* Available data *

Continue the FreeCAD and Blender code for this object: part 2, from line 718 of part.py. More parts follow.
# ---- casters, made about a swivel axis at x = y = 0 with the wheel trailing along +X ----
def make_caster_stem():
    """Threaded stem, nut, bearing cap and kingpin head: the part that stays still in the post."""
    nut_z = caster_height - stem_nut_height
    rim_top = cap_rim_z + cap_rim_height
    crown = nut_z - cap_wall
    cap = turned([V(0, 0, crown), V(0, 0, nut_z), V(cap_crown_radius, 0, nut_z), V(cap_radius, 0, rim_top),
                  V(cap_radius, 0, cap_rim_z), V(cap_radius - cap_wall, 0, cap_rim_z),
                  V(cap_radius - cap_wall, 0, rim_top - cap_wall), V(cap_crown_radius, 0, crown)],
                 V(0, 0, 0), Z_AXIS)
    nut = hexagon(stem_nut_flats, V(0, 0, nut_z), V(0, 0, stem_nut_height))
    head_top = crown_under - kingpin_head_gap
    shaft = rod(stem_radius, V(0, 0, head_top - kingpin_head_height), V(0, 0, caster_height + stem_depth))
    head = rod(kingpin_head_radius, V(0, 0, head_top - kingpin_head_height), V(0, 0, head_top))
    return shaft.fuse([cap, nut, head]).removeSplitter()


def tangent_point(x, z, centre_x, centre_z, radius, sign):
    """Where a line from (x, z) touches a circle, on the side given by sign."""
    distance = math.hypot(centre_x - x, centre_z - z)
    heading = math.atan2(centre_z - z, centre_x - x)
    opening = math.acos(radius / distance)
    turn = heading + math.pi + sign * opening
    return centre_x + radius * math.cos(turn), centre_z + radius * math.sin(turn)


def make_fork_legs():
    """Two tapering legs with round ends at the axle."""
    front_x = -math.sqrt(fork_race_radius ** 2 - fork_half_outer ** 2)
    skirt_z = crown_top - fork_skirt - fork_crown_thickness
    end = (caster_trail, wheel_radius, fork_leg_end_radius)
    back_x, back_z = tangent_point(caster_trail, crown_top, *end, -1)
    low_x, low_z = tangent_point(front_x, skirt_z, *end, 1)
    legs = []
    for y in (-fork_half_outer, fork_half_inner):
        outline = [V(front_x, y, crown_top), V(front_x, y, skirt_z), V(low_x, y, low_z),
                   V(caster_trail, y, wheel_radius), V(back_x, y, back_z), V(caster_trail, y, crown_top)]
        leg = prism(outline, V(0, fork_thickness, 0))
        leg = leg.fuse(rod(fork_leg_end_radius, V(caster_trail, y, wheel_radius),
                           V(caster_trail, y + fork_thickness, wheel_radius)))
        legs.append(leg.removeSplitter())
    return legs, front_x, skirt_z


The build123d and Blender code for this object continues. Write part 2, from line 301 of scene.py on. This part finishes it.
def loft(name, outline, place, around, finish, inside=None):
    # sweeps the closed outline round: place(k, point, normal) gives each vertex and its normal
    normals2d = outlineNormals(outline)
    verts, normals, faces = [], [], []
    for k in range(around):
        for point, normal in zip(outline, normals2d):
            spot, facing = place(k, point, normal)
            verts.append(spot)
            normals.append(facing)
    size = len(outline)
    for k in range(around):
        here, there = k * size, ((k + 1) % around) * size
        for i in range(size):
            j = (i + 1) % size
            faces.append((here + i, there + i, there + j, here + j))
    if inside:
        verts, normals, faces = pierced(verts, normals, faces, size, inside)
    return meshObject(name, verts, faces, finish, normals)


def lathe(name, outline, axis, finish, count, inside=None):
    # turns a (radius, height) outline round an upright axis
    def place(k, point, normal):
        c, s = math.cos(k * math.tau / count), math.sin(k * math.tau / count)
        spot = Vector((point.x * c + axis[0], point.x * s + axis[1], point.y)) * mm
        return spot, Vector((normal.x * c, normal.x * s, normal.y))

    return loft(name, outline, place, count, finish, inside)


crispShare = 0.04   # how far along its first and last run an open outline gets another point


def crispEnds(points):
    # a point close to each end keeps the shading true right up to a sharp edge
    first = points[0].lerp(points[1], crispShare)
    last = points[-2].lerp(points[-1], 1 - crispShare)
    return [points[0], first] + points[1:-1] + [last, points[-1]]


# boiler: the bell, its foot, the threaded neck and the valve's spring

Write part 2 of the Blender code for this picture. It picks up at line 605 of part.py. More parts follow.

==

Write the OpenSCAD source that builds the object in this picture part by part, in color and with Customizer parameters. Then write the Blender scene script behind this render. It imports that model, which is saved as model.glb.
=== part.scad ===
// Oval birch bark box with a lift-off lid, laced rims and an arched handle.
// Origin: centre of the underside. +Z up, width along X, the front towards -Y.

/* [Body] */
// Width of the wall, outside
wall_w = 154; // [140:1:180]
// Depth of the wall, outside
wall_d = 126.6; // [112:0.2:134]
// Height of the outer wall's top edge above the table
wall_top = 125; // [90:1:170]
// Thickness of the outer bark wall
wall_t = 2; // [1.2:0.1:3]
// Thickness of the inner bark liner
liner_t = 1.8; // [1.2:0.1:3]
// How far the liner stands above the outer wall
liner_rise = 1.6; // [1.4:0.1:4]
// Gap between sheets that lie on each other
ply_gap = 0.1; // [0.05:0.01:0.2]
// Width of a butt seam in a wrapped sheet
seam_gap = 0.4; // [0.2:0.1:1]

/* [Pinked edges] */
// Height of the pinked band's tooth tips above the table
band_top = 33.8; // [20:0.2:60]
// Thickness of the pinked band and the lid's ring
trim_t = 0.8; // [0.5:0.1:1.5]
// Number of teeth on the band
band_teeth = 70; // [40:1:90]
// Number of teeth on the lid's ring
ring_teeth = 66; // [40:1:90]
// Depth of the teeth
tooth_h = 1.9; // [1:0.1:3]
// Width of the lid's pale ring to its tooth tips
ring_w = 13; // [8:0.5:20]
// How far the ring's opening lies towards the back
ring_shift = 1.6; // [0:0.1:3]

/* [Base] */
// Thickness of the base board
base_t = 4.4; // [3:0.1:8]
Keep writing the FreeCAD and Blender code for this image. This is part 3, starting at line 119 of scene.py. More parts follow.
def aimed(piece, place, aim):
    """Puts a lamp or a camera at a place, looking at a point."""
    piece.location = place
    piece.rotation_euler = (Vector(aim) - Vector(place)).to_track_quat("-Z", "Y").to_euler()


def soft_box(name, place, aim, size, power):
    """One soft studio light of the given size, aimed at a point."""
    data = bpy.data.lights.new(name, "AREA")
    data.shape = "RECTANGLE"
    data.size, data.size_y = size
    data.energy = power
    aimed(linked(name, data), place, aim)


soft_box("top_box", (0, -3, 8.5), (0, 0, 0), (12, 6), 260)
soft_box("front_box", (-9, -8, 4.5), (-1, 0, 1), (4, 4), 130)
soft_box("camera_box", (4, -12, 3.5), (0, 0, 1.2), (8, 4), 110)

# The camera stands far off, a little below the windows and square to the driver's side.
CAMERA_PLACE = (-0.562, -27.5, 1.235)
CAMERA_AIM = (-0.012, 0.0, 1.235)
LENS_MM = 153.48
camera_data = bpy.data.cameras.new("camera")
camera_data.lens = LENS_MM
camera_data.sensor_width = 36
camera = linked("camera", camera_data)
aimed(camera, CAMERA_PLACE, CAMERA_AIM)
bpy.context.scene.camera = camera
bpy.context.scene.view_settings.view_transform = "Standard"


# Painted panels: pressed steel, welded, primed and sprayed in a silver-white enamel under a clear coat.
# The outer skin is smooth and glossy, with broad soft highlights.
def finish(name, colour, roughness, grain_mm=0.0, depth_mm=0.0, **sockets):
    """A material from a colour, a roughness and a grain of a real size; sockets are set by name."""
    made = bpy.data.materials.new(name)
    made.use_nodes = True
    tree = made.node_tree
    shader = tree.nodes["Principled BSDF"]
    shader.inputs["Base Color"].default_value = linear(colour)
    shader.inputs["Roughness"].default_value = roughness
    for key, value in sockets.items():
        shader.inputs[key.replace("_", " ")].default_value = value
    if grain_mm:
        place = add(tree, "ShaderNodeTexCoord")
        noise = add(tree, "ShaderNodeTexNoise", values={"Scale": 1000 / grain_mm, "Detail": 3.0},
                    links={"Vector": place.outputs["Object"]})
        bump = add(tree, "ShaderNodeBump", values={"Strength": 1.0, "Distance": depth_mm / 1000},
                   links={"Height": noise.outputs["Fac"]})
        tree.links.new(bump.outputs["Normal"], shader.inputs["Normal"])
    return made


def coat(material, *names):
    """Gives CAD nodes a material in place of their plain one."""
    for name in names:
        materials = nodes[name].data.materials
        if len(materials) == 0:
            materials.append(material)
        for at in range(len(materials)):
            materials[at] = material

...

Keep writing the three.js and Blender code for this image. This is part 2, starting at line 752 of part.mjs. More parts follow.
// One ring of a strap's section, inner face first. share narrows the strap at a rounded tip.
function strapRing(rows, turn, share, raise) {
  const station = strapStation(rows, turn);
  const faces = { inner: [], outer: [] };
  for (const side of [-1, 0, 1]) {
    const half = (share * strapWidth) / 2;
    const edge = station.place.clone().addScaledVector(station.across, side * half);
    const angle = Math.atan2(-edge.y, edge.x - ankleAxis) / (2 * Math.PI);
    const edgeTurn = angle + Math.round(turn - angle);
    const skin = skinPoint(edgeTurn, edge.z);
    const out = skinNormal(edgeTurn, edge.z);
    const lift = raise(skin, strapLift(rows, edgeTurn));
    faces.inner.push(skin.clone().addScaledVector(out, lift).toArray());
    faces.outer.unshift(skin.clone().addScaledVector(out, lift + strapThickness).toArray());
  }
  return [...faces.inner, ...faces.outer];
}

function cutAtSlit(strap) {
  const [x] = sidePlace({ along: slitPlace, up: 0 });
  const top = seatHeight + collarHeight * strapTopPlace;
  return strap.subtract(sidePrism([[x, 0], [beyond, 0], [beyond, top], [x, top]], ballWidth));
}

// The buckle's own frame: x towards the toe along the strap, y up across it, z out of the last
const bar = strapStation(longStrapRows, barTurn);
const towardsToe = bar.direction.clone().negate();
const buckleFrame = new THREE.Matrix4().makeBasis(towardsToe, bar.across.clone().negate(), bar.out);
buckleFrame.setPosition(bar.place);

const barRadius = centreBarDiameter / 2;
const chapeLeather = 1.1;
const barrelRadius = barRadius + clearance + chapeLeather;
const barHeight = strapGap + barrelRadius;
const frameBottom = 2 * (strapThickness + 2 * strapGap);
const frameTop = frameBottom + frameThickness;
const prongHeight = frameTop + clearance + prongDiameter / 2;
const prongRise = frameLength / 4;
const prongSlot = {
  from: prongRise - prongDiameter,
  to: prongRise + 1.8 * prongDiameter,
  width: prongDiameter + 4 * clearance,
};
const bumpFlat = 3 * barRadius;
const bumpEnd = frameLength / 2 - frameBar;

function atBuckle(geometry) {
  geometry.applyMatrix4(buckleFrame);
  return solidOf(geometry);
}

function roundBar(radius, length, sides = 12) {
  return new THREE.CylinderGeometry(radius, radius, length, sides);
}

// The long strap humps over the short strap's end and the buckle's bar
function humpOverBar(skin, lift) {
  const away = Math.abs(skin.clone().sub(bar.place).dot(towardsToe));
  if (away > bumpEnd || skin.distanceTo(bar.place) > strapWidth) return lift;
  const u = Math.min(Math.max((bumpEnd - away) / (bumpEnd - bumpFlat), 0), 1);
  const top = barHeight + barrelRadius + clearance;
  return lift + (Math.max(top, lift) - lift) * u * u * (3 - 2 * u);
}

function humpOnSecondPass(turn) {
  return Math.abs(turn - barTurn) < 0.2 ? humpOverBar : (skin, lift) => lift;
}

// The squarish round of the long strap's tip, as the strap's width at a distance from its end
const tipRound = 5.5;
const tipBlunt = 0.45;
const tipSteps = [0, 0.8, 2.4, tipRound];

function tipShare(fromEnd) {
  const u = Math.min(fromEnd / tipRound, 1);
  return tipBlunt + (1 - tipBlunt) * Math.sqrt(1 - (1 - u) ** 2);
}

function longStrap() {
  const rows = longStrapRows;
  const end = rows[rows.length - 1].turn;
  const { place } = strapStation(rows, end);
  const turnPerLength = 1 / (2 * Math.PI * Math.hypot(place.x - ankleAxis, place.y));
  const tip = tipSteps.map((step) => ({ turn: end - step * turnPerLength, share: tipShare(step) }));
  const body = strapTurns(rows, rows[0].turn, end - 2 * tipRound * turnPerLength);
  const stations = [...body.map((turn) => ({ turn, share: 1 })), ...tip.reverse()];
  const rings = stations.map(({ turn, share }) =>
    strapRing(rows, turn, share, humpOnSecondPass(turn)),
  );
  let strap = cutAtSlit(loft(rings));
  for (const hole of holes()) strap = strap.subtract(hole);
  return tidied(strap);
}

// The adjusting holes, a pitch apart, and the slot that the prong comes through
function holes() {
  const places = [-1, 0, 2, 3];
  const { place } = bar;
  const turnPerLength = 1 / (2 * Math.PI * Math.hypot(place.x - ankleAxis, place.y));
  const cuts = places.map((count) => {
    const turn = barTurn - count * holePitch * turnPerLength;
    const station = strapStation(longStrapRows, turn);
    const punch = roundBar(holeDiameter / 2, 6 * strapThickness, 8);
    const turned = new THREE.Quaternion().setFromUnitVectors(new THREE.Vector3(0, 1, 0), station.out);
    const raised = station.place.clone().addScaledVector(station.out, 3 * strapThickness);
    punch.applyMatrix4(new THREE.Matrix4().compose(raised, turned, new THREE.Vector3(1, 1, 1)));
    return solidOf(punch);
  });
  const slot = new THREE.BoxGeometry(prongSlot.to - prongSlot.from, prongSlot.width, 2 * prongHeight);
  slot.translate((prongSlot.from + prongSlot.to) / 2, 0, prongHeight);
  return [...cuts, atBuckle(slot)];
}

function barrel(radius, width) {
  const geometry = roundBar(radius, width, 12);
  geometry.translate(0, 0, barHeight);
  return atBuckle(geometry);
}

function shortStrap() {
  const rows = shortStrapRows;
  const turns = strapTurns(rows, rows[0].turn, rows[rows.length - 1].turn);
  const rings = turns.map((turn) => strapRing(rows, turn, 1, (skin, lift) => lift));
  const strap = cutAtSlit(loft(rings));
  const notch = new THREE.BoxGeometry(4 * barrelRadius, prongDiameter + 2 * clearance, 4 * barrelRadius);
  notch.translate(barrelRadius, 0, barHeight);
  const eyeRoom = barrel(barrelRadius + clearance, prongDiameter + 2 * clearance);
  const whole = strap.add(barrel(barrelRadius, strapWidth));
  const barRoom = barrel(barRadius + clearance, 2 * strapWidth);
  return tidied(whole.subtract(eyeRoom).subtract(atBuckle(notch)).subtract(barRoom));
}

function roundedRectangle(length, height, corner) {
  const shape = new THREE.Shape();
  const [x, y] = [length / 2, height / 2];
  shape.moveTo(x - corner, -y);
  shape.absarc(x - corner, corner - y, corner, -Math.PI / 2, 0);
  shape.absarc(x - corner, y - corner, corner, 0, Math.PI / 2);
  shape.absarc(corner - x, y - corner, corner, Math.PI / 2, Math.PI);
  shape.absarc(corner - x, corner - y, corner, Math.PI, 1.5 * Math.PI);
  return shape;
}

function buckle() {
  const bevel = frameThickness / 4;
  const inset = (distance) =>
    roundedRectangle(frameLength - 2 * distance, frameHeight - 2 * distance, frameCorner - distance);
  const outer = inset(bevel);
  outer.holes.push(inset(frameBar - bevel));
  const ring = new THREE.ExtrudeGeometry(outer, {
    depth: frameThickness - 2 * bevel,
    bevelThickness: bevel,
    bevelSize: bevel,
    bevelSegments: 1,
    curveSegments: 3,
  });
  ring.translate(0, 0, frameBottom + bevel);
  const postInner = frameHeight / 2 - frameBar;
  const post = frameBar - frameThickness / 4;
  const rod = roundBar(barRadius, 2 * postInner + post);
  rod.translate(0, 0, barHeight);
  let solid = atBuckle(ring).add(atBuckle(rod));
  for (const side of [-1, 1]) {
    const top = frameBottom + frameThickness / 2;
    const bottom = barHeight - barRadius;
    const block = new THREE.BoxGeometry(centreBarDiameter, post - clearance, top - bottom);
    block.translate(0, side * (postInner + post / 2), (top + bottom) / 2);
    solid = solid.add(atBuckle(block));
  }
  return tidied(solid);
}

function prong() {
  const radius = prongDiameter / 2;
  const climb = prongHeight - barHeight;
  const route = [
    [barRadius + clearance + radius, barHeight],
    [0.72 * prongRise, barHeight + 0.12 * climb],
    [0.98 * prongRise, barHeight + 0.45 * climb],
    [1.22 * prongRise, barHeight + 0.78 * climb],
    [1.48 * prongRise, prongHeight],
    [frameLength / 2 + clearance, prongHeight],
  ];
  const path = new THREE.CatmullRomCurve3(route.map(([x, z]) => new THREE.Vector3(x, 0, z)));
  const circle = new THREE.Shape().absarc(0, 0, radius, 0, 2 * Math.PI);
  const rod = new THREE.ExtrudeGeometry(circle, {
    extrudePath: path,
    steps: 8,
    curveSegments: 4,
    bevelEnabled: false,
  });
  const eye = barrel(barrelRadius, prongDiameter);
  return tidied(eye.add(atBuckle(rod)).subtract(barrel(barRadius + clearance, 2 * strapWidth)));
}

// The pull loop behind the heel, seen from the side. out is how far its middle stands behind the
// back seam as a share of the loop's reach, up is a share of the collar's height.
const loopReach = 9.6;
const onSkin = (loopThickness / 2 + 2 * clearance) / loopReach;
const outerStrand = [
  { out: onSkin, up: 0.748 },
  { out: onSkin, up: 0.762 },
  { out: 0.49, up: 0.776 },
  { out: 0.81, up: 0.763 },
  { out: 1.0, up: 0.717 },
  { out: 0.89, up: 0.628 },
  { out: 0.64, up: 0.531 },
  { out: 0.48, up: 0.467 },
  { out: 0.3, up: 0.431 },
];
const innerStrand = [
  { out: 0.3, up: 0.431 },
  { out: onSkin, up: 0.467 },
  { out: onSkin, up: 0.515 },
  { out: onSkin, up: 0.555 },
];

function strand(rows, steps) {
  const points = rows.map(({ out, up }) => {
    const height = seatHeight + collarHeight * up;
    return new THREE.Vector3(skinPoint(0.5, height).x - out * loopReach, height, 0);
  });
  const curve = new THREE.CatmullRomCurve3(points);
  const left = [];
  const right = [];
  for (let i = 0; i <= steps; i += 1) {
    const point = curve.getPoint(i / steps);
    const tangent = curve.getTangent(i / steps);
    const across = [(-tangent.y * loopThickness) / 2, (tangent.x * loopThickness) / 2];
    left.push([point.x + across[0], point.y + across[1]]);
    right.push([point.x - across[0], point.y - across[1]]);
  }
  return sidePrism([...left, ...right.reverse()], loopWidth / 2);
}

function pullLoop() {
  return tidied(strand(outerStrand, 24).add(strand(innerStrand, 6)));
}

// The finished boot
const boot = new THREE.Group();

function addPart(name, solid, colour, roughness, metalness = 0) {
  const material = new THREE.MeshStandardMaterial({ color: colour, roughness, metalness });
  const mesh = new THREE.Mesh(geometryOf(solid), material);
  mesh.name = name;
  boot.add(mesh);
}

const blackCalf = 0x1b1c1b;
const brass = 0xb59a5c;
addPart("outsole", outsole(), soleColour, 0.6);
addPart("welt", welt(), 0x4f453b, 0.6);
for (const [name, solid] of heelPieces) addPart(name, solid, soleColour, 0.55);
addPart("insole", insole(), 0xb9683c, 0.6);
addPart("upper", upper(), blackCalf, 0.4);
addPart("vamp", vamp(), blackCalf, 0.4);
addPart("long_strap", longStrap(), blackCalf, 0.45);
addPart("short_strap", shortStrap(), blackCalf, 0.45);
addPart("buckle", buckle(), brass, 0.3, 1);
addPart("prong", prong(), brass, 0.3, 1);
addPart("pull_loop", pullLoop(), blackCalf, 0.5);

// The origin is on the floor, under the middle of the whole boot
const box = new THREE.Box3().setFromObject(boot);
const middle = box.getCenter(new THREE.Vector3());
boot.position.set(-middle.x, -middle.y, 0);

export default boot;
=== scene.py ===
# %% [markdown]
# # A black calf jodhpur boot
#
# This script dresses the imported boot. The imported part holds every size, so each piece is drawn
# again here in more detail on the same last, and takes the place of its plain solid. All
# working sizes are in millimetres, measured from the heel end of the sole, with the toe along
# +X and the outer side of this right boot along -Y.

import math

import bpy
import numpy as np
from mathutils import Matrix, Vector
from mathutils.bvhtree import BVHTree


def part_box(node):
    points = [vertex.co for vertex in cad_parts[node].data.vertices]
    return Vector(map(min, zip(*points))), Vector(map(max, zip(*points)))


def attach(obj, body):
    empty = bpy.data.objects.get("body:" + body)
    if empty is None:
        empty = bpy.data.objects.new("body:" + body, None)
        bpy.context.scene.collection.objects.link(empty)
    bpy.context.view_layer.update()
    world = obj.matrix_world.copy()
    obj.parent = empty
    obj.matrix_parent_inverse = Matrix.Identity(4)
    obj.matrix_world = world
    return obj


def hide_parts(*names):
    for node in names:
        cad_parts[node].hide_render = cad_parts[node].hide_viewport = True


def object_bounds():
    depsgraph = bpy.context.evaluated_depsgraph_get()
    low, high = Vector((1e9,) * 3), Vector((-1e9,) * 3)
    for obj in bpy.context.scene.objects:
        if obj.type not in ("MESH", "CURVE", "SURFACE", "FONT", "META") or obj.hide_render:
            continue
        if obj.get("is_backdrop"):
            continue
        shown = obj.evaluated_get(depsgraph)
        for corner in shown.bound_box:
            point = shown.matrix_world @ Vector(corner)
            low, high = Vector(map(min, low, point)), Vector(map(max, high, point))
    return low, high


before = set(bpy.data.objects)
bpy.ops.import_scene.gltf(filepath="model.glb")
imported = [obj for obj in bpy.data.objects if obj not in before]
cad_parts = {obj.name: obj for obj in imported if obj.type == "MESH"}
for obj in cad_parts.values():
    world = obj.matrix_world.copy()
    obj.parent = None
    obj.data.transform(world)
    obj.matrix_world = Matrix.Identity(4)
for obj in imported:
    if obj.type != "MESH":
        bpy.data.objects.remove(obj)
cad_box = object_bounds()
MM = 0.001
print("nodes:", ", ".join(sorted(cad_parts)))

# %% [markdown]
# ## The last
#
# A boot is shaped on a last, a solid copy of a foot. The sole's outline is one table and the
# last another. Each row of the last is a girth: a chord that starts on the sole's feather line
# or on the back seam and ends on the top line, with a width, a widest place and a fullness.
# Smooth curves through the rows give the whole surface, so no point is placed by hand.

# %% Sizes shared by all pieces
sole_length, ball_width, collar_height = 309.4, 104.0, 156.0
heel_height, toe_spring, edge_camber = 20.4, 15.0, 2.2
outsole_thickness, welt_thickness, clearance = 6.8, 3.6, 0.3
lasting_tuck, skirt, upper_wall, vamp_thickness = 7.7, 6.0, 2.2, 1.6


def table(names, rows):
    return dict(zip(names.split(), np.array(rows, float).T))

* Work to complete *
Starting at the line that holds "the whole boot", copy each line exactly and stop after the line that holds "cad_parts[node].hide_render = cad_parts[node].hide_viewport".

* Correct result *
// The origin is on the floor, under the middle of the whole boot
const box = new THREE.Box3().setFromObject(boot);
const middle = box.getCenter(new THREE.Vector3());
boot.position.set(-middle.x, -middle.y, 0);

export default boot;
=== scene.py ===
# %% [markdown]
# # A black calf jodhpur boot
#
# This script dresses the imported boot. The imported part holds every size, so each piece is drawn
# again here in more detail on the same last, and takes the place of its plain solid. All
# working sizes are in millimetres, measured from the heel end of the sole, with the toe along
# +X and the outer side of this right boot along -Y.

import math

import bpy
import numpy as np
from mathutils import Matrix, Vector
from mathutils.bvhtree import BVHTree


def part_box(node):
    points = [vertex.co for vertex in cad_parts[node].data.vertices]
    return Vector(map(min, zip(*points))), Vector(map(max, zip(*points)))


def attach(obj, body):
    empty = bpy.data.objects.get("body:" + body)
    if empty is None:
        empty = bpy.data.objects.new("body:" + body, None)
        bpy.context.scene.collection.objects.link(empty)
    bpy.context.view_layer.update()
    world = obj.matrix_world.copy()
    obj.parent = empty
    obj.matrix_parent_inverse = Matrix.Identity(4)
    obj.matrix_world = world
    return obj


def hide_parts(*names):
    for node in names:
        cad_parts[node].hide_render = cad_parts[node].hide_viewport = True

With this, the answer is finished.